IoT Evolution: As edge devices and gateways grow smarter, are front-end interfaces keeping up with the security and complexity demands of modern industrial IoT?

Gokul Ramakrishnan: Absolutely. The front-end isn’t just the display layer; it’s the first line of defense and the primary point of human interaction with intelligent systems. If it fails, the consequences are immediate and visible. In the case of safety-critical or logistics-heavy environments, a UI failure can result in physical harm or operational downtime.

When I worked on Sotera, we weren’t just building a dashboard; we were building a tool that had to function during emergencies. We had to account for network dropouts, extreme environments, and high-stress user conditions. That meant optimizing for offline resilience, fast rendering, and unambiguous user flows. Even small UX details, like button placement or color contrast, had to be scrutinized because misclicks in the field could cost lives.

From a security standpoint, every input field was a potential attack surface. We implemented rigorous client-side validation, role-based access enforcement at the UI level, and even front-end telemetry logging to detect unusual behavior patterns, like repeated unauthorized access attempts or field tampering.

In the Connected Freight project, we faced a different challenge: data overload.
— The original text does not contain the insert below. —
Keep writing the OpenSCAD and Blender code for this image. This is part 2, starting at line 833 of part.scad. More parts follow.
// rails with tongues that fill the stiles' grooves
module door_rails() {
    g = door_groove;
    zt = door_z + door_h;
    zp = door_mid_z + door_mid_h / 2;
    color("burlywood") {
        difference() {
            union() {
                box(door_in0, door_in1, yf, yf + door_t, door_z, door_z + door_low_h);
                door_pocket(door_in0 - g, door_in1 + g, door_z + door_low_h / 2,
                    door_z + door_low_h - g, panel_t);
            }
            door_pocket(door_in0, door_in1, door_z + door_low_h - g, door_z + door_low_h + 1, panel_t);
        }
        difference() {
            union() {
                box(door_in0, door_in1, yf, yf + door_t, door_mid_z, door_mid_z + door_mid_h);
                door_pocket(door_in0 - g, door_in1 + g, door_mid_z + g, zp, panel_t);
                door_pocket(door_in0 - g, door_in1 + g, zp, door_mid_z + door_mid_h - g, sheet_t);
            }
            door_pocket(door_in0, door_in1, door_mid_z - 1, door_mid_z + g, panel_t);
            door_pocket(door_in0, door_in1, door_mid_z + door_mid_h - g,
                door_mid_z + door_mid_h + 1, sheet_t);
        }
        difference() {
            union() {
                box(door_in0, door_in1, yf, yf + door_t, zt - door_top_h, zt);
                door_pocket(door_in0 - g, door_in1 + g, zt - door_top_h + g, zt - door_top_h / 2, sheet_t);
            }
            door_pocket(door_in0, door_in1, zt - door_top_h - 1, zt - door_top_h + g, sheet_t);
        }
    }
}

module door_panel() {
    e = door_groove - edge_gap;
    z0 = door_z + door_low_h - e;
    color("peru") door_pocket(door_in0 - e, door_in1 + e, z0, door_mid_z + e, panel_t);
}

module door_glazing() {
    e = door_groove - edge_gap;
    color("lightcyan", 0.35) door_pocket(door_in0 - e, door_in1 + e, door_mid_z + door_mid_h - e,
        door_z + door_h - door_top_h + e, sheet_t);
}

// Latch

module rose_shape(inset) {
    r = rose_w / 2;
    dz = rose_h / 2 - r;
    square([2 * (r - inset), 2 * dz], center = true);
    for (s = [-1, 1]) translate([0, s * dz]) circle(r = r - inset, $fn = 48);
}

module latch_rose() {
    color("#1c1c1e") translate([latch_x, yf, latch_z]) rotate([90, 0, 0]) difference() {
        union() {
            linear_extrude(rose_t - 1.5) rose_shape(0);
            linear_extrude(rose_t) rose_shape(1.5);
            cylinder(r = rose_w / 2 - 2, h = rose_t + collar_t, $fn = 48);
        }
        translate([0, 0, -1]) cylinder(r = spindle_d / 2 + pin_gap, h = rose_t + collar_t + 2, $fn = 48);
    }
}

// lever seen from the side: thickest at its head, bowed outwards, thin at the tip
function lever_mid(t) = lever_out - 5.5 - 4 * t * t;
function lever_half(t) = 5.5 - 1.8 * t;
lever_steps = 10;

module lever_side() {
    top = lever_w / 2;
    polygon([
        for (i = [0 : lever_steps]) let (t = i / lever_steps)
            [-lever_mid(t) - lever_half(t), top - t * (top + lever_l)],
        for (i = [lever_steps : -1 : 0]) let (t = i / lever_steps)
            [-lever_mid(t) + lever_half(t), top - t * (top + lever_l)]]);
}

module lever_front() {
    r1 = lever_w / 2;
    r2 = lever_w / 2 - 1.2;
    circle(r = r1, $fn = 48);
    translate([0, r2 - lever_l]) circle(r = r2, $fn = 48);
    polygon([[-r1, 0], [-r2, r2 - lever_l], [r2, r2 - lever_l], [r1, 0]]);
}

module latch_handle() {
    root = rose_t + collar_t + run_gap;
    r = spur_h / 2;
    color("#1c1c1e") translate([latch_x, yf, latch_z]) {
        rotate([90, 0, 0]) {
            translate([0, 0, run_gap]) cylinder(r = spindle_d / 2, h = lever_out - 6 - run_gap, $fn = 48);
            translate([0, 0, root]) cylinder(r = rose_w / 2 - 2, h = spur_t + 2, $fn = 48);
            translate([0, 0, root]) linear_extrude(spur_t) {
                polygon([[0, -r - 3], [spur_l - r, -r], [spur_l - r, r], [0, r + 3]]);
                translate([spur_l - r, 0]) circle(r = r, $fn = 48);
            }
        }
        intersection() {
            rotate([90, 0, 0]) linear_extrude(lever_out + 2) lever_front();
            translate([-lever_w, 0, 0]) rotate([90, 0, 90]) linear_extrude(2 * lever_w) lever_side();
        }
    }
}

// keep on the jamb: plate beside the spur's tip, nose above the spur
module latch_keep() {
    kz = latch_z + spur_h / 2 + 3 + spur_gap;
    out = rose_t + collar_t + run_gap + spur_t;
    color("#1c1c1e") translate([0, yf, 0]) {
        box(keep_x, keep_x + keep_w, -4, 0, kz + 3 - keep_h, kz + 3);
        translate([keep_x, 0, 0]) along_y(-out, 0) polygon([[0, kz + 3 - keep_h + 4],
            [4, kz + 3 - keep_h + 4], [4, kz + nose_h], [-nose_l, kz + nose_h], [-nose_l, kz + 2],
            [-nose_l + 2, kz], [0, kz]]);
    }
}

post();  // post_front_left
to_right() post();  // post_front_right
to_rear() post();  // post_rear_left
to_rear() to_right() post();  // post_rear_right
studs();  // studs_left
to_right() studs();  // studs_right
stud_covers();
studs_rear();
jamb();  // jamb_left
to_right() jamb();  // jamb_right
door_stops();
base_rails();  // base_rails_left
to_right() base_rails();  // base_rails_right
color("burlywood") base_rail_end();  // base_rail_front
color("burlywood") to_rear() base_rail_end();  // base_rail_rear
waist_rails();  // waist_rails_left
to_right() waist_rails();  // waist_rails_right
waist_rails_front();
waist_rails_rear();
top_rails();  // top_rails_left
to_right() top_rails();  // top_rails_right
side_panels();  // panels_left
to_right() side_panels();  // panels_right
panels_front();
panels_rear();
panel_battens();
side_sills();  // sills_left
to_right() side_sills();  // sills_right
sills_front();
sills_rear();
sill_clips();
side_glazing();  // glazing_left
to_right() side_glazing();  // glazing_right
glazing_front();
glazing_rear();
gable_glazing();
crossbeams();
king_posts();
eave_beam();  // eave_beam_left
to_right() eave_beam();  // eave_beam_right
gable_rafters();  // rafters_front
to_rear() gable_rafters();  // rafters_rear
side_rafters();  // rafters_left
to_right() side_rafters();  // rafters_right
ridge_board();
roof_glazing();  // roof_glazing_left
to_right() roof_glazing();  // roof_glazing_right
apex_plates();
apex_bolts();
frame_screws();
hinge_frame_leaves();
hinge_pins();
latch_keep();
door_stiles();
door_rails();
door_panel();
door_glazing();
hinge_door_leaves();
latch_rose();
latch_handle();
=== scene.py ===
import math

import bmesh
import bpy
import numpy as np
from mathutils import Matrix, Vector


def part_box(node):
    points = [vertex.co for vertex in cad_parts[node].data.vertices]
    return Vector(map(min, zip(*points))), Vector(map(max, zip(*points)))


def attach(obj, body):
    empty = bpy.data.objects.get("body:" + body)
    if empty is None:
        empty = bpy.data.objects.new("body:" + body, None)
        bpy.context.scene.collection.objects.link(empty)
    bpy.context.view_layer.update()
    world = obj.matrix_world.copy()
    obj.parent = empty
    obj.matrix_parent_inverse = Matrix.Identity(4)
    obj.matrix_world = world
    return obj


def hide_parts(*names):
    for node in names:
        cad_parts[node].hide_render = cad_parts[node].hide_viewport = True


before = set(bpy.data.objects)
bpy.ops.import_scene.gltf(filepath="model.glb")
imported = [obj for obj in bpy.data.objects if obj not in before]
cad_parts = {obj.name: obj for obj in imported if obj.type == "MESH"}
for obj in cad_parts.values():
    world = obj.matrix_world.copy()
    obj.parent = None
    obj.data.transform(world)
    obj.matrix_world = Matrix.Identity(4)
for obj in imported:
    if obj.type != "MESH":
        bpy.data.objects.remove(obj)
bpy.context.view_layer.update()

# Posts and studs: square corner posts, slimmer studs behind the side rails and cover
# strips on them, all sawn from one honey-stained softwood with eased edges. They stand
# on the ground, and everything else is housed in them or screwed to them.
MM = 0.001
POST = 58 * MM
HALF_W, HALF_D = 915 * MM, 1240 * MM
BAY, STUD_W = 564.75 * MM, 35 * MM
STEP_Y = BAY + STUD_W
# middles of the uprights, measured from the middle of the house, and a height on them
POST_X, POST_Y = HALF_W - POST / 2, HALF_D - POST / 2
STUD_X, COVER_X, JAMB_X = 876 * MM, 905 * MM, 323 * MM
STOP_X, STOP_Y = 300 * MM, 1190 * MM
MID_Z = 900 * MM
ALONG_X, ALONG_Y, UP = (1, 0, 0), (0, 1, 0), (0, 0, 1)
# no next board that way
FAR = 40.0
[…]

Millions of shipping containers were streaming sensor data – temperature, shock, humidity, location. We used TinyML models on the edge gateways to filter and identify anomalies. But, presenting that data visually in a way that logistics coordinators could understand, validate, and act upon? That was the real challenge.

Early on, we assumed that operators would just trust the model output. They didn’t. So we iterated to include confidence thresholds, contextual trends, and feedback tools so operators could mark false positives and improve model precision over time. That’s where front-end isn’t just presentation, but becomes an active part of the feedback loop.
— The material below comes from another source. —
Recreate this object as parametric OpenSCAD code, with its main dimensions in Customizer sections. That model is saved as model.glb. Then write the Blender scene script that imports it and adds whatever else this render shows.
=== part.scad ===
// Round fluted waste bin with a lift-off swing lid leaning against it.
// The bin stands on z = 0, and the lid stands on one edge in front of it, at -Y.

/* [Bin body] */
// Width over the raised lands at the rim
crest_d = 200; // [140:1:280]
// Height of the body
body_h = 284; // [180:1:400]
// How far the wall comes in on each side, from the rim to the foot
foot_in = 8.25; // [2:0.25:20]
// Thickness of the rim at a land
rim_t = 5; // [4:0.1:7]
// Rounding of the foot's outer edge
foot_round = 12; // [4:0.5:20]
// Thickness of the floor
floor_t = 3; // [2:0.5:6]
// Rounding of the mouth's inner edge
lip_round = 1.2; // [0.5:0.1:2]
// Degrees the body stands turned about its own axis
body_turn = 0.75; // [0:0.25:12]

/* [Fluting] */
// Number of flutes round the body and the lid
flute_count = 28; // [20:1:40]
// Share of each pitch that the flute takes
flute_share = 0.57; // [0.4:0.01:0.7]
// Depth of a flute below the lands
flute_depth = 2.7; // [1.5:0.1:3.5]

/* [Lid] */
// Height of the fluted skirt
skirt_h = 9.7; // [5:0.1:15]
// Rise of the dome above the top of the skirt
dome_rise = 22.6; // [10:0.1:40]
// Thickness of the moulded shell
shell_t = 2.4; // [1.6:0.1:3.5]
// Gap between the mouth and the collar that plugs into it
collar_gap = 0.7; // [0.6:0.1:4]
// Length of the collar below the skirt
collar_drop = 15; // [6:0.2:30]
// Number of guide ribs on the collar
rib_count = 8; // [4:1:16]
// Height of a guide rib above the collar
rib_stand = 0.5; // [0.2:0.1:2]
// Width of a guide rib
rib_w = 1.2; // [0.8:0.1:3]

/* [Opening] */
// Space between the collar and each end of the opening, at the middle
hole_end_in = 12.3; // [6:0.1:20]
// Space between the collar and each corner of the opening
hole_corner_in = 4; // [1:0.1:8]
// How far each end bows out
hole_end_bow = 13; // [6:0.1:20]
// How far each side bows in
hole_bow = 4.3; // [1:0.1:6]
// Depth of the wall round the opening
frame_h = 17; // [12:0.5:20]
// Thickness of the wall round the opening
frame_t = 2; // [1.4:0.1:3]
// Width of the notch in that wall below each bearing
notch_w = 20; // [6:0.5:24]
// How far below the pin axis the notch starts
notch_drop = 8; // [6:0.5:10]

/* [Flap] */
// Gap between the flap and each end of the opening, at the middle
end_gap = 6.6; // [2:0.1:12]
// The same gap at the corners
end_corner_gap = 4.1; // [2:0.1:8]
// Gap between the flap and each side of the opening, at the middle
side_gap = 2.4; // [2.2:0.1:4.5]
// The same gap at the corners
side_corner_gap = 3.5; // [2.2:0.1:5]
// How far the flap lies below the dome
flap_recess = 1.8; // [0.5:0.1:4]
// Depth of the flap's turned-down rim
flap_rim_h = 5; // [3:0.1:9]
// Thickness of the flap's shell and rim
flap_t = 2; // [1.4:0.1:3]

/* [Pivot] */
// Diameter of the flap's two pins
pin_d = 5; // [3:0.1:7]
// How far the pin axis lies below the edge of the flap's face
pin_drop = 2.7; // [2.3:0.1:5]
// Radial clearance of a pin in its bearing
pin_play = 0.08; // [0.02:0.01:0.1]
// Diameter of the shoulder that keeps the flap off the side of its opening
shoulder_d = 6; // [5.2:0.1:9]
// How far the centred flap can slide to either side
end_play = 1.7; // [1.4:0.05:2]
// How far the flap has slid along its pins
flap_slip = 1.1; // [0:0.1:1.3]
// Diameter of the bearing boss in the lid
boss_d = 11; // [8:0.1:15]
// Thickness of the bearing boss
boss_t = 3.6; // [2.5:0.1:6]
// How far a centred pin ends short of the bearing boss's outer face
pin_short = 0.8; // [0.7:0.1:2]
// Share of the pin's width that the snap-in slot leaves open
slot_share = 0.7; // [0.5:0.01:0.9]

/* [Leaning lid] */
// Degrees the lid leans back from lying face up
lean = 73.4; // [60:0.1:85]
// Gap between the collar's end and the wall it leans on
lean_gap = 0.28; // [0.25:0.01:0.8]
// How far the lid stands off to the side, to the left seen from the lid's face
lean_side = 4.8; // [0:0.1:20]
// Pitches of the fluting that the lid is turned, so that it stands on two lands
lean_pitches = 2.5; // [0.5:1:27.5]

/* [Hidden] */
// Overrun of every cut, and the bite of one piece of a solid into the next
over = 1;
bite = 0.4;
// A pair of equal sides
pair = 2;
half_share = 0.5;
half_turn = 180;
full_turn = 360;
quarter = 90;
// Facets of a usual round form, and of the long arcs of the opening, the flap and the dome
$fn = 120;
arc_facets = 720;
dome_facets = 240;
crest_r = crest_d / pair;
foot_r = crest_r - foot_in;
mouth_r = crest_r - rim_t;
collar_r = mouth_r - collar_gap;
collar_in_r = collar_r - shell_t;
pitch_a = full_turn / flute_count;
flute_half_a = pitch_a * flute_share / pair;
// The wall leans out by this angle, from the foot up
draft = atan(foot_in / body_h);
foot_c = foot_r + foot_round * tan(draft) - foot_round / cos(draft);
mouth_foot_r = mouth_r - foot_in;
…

IoT Evolution: Are there any real-world deployment insights you can share?

GR: In our Automated Warehouse Management system, we had a scenario where a forklift’s guidance system relied on real-time sensor telemetry. When a sensor dropped off the network, the UI still displayed a green “go” signal because it hadn’t received a fault message. After one serious near-miss, we introduced client-side timers and soft-failure logic that treated “no signal” as potential danger. That change alone made the system far safer. It was a front-end change, not back-end logic, and it mitigated a real risk.

IoT Evolution: What’s Next for Frontend in Industrial IoT?

GR: What excites me now is how modern front-end frameworks, like React with secure component isolation, WebAssembly for performance, and context-aware UI engines, are finally catching up to the needs of industrial systems.

We’re entering a phase where the UI is no longer just a passive viewer. It’s becoming policy-aware, event-driven, and Zero Trust-compliant. That means the front-end can participate in security decisions, enforce session constraints, and even adapt based on risk signals from the edge or cloud.

The industrial world is embracing intelligence across the stack, from silicon to software. But unless the interface layer evolves alongside it, the smartest system in the world won’t matter if the human using it is confused, misinformed, or accidentally exposed to risk.

IoT Evolution: Any final thoughts on who will win in Industrial IoT?

GR: Security, clarity, and usability aren’t competing goals – they’re inseparable. The future of industrial IoT will be won by systems that treat the front-end not as an afterthought, but as a critical part of the safety and security posture. That’s the principle I took from Honeywell, and it’s one I bring into every system I build today.